* Provided data *
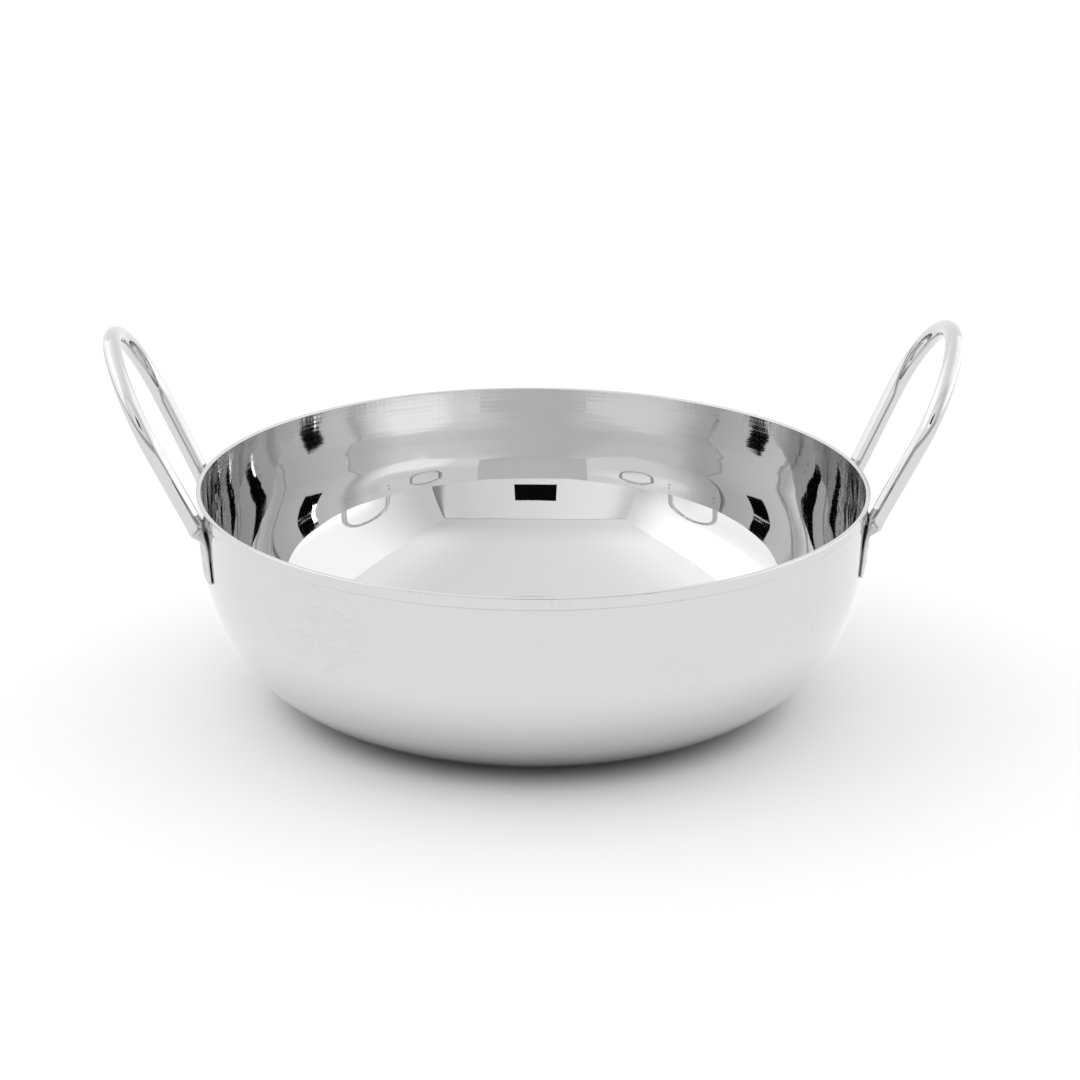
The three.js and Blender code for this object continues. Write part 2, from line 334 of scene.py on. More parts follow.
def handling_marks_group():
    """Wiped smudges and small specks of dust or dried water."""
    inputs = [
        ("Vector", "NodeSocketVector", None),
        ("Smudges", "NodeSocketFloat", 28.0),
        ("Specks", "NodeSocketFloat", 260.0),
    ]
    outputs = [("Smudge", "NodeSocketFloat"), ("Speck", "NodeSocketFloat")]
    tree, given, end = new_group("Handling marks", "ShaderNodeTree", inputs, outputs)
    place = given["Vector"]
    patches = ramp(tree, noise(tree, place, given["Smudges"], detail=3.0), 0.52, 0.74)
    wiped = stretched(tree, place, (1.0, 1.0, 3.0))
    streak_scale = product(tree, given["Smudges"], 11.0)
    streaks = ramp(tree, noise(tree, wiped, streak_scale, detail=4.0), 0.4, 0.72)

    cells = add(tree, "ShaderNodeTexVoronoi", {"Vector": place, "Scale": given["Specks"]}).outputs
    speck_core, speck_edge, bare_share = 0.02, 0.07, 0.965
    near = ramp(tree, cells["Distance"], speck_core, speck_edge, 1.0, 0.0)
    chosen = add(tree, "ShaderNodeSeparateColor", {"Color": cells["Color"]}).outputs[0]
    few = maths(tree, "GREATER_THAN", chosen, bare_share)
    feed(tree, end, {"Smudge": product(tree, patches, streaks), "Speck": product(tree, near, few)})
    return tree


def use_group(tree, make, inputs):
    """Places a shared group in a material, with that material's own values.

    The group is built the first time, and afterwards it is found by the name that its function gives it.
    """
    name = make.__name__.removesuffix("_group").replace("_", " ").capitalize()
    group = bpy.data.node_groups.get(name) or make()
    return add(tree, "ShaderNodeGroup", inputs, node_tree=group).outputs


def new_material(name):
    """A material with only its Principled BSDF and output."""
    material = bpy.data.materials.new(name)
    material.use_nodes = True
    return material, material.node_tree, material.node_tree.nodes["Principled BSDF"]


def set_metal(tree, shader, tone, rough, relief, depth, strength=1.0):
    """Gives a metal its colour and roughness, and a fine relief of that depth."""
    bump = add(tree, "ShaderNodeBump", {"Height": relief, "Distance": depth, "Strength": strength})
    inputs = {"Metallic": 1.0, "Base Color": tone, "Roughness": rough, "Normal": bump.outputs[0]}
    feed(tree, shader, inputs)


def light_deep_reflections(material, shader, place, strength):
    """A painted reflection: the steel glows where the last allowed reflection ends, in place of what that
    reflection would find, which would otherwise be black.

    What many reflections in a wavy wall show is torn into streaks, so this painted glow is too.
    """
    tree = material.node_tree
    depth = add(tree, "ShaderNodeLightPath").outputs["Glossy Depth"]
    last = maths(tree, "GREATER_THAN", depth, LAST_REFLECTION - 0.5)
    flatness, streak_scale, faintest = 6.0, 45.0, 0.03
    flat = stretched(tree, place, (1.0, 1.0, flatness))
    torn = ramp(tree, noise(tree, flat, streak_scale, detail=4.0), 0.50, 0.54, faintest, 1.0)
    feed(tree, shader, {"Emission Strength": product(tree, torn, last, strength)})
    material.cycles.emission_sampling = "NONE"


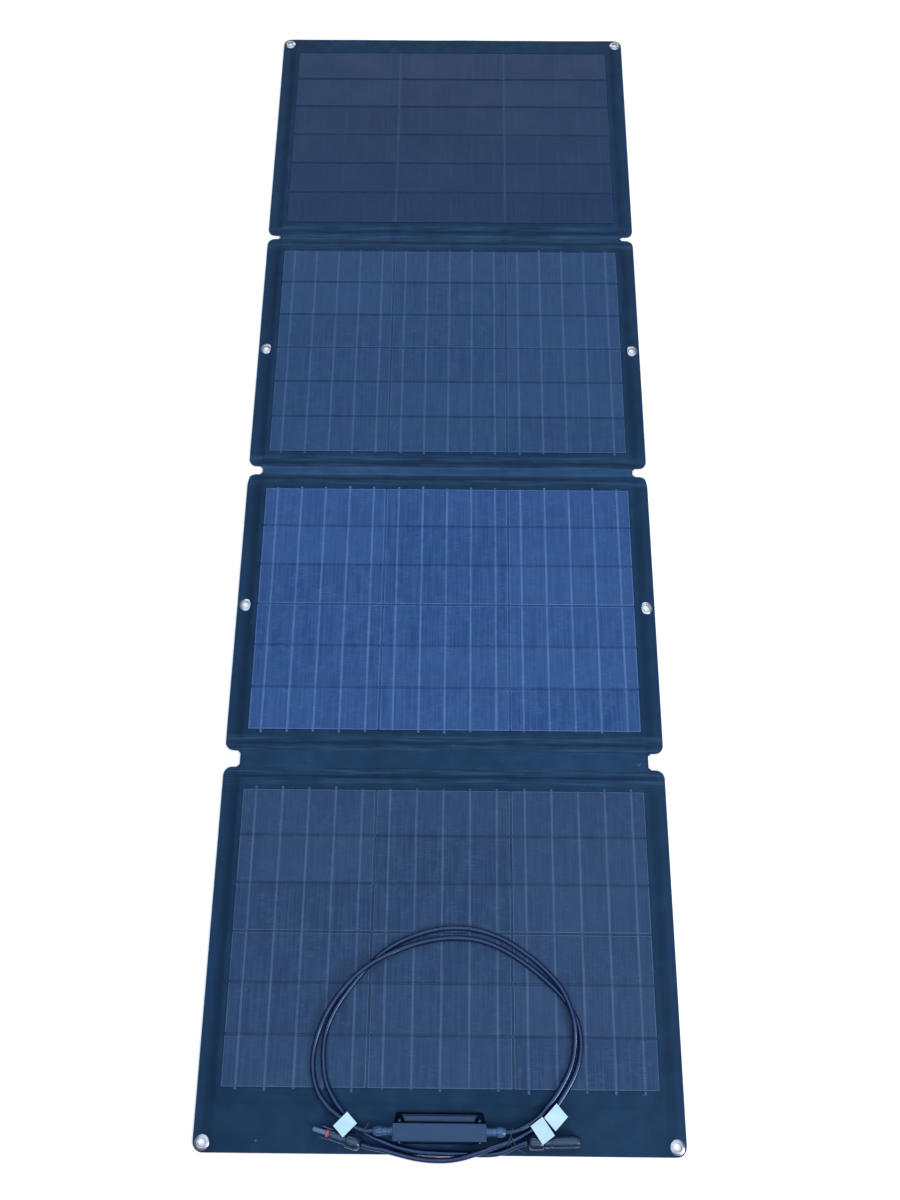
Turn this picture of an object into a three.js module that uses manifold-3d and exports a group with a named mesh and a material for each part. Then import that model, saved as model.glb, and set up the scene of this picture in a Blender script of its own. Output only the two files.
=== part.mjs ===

* Exercise task *
Say how many lines of the data include the word "three". Respond with the number alone.

* Written answer *
2